Indies in the Park
Cinema East's The Color Wheel brings siblings into black and white
This week’s Cinema East feature, Alex Ross Perry’s The Color Wheel promises a black and white road trip comedy steeped in the acerbity brought out in sibling relationships.
When older sister J.R. (co-writer Carlen Altman) calls on younger brother Colin (filmmaker Alex Ross Perry) to help her move out of her ex-boyfriend-slash-professor's (Austin filmmaker Bob Byington) house, Colin reluctantly agrees despite their emotional distance. What follows is a compact car, the open New England road, and a brother-sister bickering that cuts deep in uncomfortable and humorous ways. In their post-college lives, J.R. and Colin have diametrically opposed views on everything from their careers to adulthood in general.
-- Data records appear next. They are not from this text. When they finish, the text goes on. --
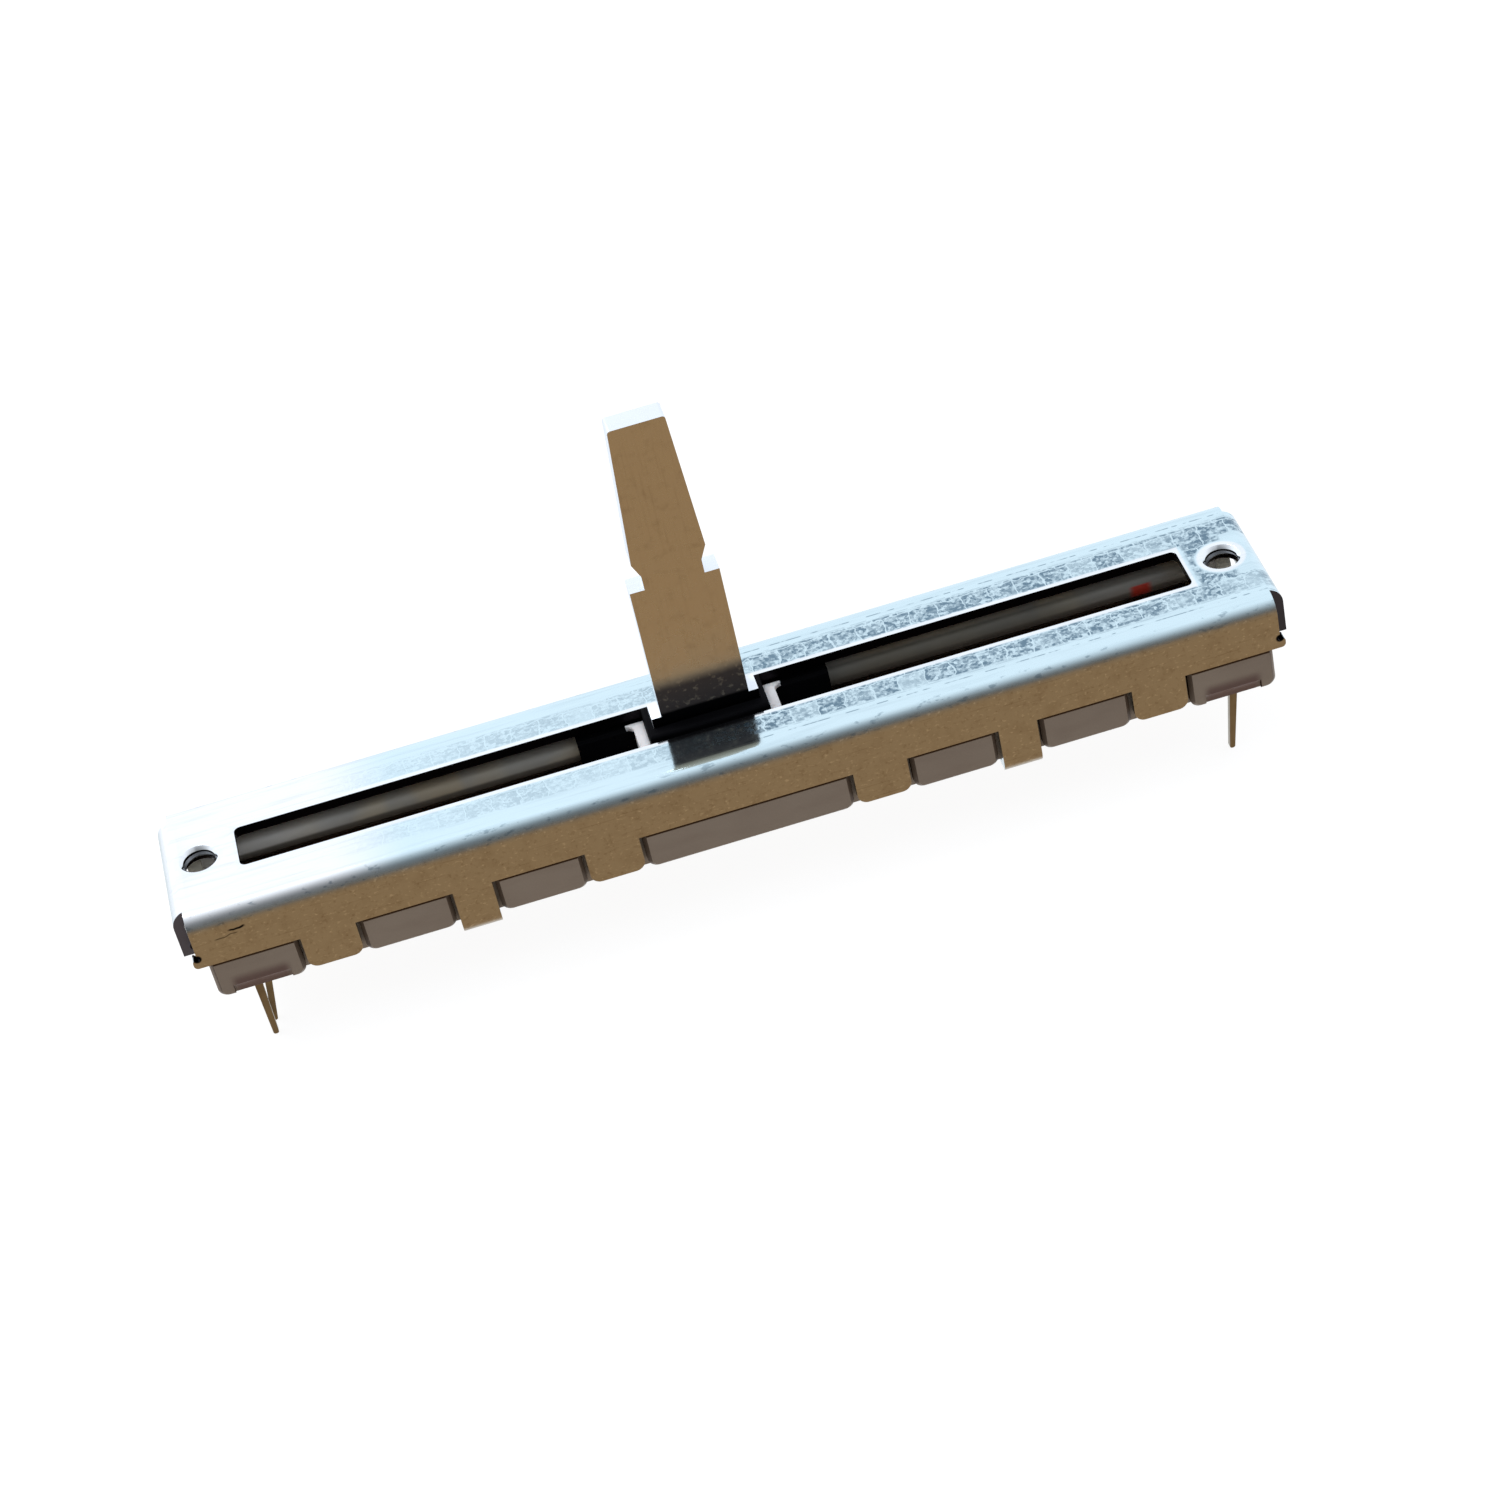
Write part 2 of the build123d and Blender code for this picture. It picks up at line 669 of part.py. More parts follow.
# Lever: a steel blade with a broad foot, shoulders and two notches for the knob
blade_plane = Plane(origin=(lever_rest, 0, 0), x_dir=(1, 0, 0), z_dir=(0, -1, 0))
notch_top = ledge_height + neck_height
flare_top = notch_top + flare_height
with BuildPart() as lever:
    with BuildSketch(blade_plane) as blade:
        with BuildLine():
            Polyline(
                (0, -foot_embed),
                (foot_width / 2, -foot_embed),
                (foot_width / 2, shoulder_height),
                (lever_width / 2, shoulder_height),
                (lever_width / 2, ledge_height),
                (lever_neck_width / 2, ledge_height),
                (lever_neck_width / 2, notch_top),
                (lever_flare_width / 2, flare_top),
                (lever_top_width / 2, lever_height),
                (0, lever_height),
            )
            mirror(about=Plane.YZ)
        make_face()
        fillet(blade.vertices().group_by(Axis.Y)[-1], lever_corner)
    extrude(amount=lever_thickness / 2, both=True)
save(lever, "lever")


# Wiper springs: thin plates under the carriage with fingers that bear on both tracks
finger_rows = [
    track_y + (index - (finger_count - 1) / 2) * finger_pitch
    for track_y in (resistive_at, collector_at)
    for index in range(finger_count)
]
plate_middle = -deck_bottom - spring_thickness / 2
contact_middle = track_top + contact_gap + spring_thickness / 2
plate_end = wiper_plate_x + wiper_plate_length / 2
finger_points = [
    (plate_end - finger_root, plate_middle),
    (plate_end, plate_middle),
    (plate_end + finger_length, contact_middle),
    (plate_end + finger_length + tip_length, contact_middle + tip_lift),
]
for row_name, row in (("front", -1), ("rear", 1)):
    with BuildPart() as wiper:
        with BuildSketch(Plane.XY.offset(plate_bottom)):
            with Locations((wiper_plate_x, row * wiper_at)):
                Rectangle(wiper_plate_length, wiper_width)
                with GridLocations(peg_pitch, 0, 2, 1):
                    Circle(peg_radius + rivet_gap, mode=Mode.SUBTRACT)
        extrude(amount=spring_thickness)
        for finger_y in finger_rows:
            with BuildSketch(Plane.XZ.offset(-row * finger_y)):
                with BuildLine():
                    FilletPolyline(*finger_points, radius=finger_bend)
                trace(line_width=spring_thickness)
            extrude(amount=finger_width / 2, both=True)
    save(wiper, "wiper_" + row_name)
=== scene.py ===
"""Looks of a channel fader: a long slide potentiometer with a bent steel frame and a flat lever.

Each sub-assembly is a class that dresses the solids it is made of and adds what they leave out.
Positions are in metres in the frame of the solids: X along the slot, Y across, Z out of the panel.
Finishes work in millimetres, because their details are that small.
"""

import logging
import math
from dataclasses import dataclass, field
from enum import Enum

import bpy
from mathutils import Matrix, Vector


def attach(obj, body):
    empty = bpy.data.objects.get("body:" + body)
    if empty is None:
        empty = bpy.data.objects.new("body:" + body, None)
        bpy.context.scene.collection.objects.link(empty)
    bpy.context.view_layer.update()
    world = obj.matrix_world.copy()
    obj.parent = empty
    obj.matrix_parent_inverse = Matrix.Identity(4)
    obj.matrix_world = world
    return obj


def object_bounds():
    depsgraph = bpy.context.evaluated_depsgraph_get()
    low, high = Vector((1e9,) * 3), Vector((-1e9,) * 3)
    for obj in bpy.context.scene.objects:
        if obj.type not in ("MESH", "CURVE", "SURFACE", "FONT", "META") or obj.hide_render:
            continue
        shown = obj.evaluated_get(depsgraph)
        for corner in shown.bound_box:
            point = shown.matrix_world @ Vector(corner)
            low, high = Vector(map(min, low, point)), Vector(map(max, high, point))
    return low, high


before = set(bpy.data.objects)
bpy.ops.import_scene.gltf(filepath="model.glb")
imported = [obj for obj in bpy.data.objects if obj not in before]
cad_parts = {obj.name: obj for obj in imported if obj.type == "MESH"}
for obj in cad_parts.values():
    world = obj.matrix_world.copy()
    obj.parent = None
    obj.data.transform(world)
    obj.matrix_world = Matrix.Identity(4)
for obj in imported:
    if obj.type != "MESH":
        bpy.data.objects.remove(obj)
bpy.context.view_layer.update()
solid_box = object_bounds()

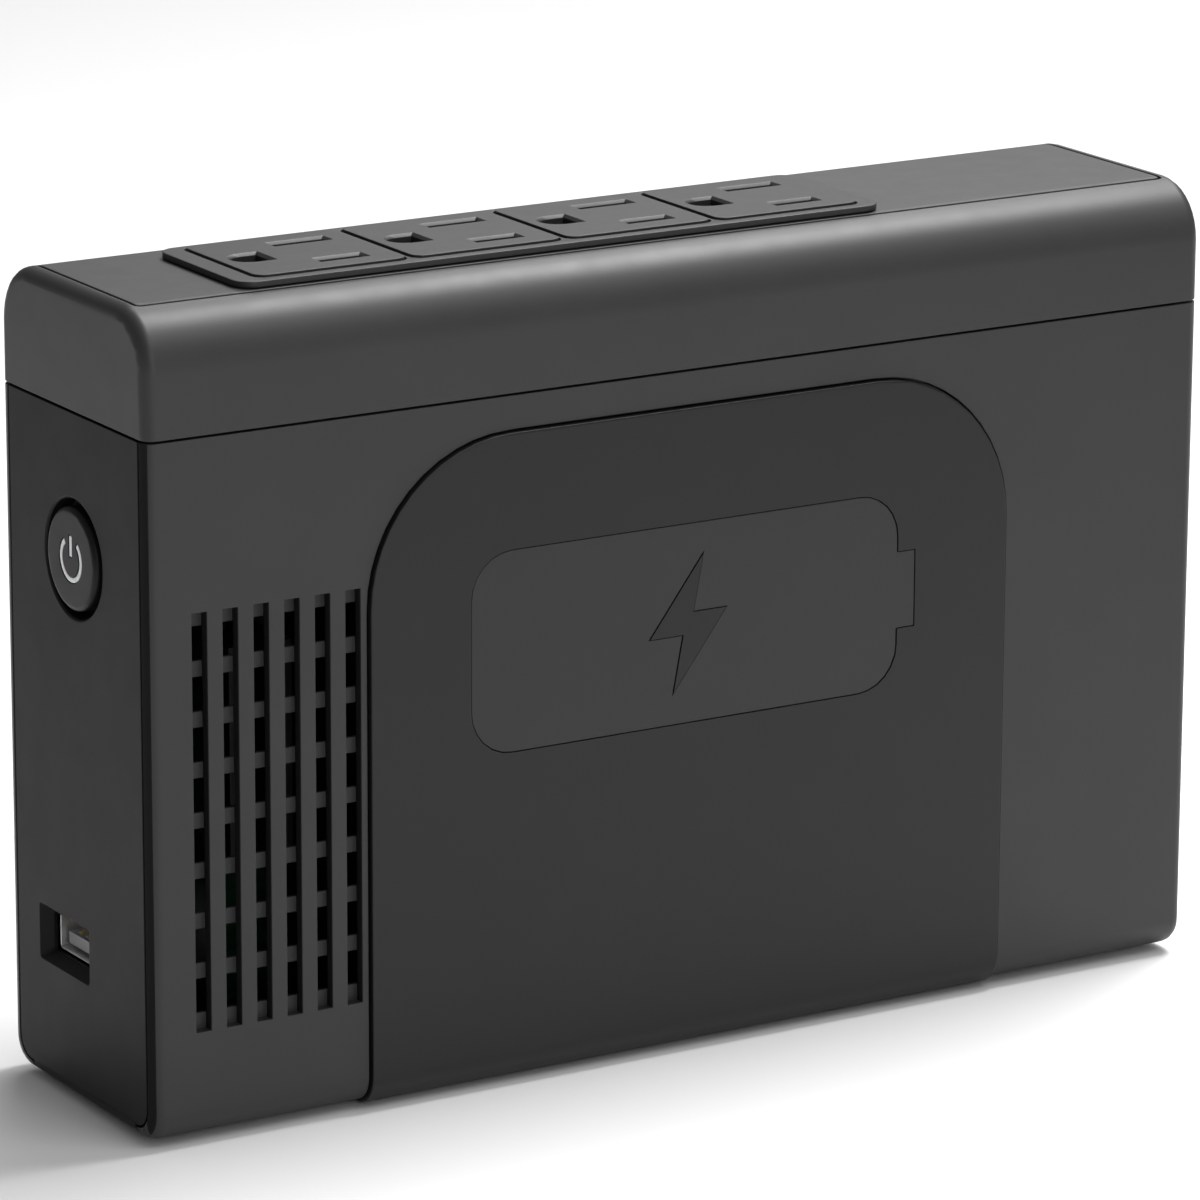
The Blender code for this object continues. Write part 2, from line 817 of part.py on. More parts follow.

Where she is a free spirit, he is full of neurotic anxiety; while she picked a life of risk as a rootless, aspiring TV weather girl, he's accepted comforting stability living at home. It's the unknown versus the all-too-familiar, but even as the two fight and pick, something ultimately keeps them together, if not their shared history, then their mutual inability to pursue their career desires. Cinematographer Sean Price Williams's grainy black and white 16mm gives the film the aesthetic of an arty, philosophical drama, but TCW's heart lies more with Larry David than French New Wave. Billed as "a comedic symphony of disappointment and forgiveness," TCW explores the ways once-close relationships drift yet remain intertwined--at times literally so.
Perry's second feature, TCW debuted this year at the Sarasota Film Festival and shared the best narrative award at the Chicago Underground Film Festival. Cinema East producer Maggie Lea says Perry's film interested her because Perry (who's barely 27) "is an example that you can be right out of film school and go out and make a film with really original ideas." Though this week's New York Times has called the uptick in film school applications into question, it seems Perry himself is inclined to agree more with Lea.
The Color Wheel doesn't currently have a distributor, so Cinema East's screening may be one of the only opportunities for Austinites to see it without a film fest badge, at least for now. Both Perry and Altman will be in attendance for a post-screening Q&A. Check out The Color Wheel at 9pm this Sunday, July 10th at the The French Legation, where this week's short will be Kerri Lendo and John Merriman's Sleep Study.